### Materials provided ###
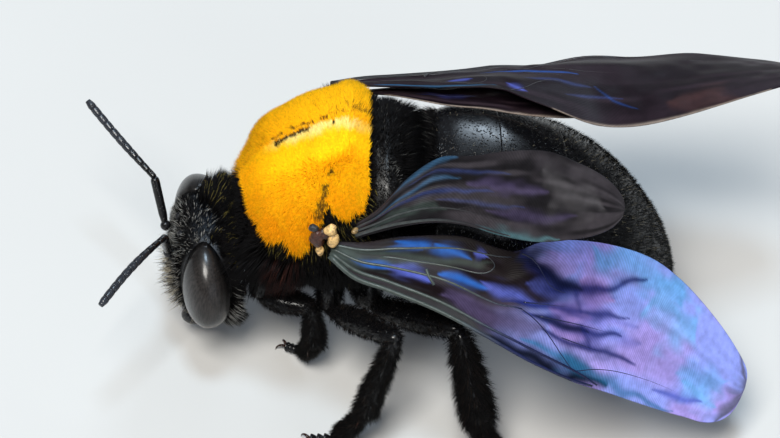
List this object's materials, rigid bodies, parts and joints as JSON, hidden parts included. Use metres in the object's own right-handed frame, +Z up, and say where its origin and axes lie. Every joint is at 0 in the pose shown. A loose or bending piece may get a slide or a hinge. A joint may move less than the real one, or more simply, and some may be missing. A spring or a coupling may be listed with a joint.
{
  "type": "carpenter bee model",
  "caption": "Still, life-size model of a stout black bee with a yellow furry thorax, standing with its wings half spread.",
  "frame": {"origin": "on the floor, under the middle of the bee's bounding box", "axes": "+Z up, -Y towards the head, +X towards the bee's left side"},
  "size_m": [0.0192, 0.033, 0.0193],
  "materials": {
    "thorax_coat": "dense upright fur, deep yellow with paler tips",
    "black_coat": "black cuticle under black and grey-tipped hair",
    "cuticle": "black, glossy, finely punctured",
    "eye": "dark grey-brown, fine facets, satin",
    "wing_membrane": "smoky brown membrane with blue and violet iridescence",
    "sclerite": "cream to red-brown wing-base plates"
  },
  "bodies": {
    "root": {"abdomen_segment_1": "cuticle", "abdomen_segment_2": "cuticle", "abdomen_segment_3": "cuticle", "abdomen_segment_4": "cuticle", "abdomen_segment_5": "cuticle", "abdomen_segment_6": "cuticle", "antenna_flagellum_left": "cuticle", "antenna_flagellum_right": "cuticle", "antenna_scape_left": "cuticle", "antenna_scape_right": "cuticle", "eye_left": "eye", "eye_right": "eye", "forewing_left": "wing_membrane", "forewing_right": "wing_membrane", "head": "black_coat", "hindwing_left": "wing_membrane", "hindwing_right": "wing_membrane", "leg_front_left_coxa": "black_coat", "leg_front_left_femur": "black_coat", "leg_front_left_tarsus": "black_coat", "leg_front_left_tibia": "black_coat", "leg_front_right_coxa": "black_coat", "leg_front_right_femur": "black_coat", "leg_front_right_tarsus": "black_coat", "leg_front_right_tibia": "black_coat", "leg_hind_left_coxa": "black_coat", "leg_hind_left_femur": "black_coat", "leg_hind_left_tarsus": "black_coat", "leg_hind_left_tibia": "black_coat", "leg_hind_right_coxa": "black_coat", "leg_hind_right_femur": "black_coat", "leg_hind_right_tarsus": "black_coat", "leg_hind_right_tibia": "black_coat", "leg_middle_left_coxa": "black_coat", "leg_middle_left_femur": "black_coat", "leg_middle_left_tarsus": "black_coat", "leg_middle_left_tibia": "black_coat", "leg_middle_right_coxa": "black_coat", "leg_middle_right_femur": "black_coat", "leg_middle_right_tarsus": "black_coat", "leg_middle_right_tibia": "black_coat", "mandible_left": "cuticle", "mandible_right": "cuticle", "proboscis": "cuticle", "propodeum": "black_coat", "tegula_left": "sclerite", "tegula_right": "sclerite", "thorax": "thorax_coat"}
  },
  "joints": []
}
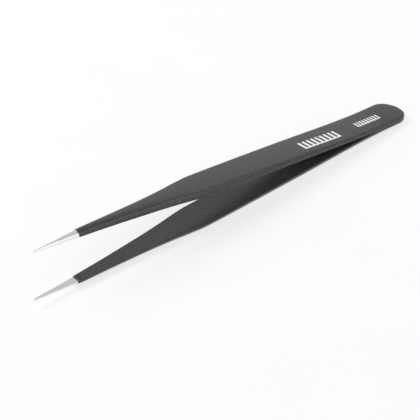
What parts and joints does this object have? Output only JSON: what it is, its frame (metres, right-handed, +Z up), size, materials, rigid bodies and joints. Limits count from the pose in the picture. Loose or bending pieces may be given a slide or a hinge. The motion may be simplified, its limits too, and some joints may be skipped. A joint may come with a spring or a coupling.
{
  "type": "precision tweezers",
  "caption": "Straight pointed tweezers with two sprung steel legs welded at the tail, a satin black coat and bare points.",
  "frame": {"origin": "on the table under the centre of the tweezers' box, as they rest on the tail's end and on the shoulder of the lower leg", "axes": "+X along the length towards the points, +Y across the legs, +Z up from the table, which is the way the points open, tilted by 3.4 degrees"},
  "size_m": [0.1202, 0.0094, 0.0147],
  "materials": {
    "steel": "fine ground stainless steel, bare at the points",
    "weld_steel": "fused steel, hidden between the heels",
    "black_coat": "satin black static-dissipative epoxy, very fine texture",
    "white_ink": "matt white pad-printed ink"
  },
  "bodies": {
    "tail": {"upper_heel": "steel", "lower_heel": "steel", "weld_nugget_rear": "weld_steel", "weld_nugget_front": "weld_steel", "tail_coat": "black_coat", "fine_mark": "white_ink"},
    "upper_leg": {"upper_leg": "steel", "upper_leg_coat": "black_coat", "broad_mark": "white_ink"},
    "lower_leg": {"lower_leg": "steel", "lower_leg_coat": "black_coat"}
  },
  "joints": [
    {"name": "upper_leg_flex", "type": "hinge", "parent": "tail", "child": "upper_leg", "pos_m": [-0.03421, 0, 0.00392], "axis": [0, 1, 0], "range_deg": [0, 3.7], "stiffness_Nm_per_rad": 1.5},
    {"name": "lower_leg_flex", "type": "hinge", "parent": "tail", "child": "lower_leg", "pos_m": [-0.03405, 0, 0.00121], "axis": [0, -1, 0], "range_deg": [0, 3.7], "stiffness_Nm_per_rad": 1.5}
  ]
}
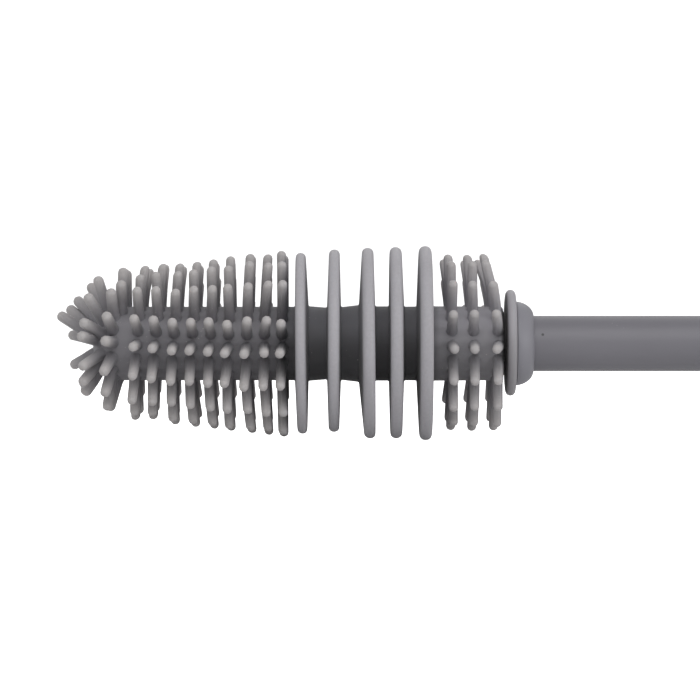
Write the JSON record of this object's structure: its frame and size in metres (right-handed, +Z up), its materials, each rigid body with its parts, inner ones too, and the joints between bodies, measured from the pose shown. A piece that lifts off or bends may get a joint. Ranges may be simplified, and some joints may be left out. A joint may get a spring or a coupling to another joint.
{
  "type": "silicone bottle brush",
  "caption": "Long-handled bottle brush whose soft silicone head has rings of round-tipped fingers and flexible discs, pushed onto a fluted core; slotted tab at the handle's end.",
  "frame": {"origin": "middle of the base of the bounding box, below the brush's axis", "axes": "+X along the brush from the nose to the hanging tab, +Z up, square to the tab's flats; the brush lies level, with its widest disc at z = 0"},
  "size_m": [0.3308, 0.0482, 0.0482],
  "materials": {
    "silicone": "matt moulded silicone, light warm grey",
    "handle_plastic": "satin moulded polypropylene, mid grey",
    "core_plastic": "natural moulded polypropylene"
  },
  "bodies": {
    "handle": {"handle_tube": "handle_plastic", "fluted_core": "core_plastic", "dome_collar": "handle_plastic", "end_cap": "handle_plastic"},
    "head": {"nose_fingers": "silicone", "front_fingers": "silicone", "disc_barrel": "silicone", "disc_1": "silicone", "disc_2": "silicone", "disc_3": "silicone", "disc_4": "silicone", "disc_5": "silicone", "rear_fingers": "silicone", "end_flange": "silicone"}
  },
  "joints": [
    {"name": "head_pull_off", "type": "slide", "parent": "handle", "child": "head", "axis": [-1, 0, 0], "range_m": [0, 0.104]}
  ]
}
###
* [Exercise] Reply with one number: the count of lines in the entries that include the word "parts".

* [Expected answer] 3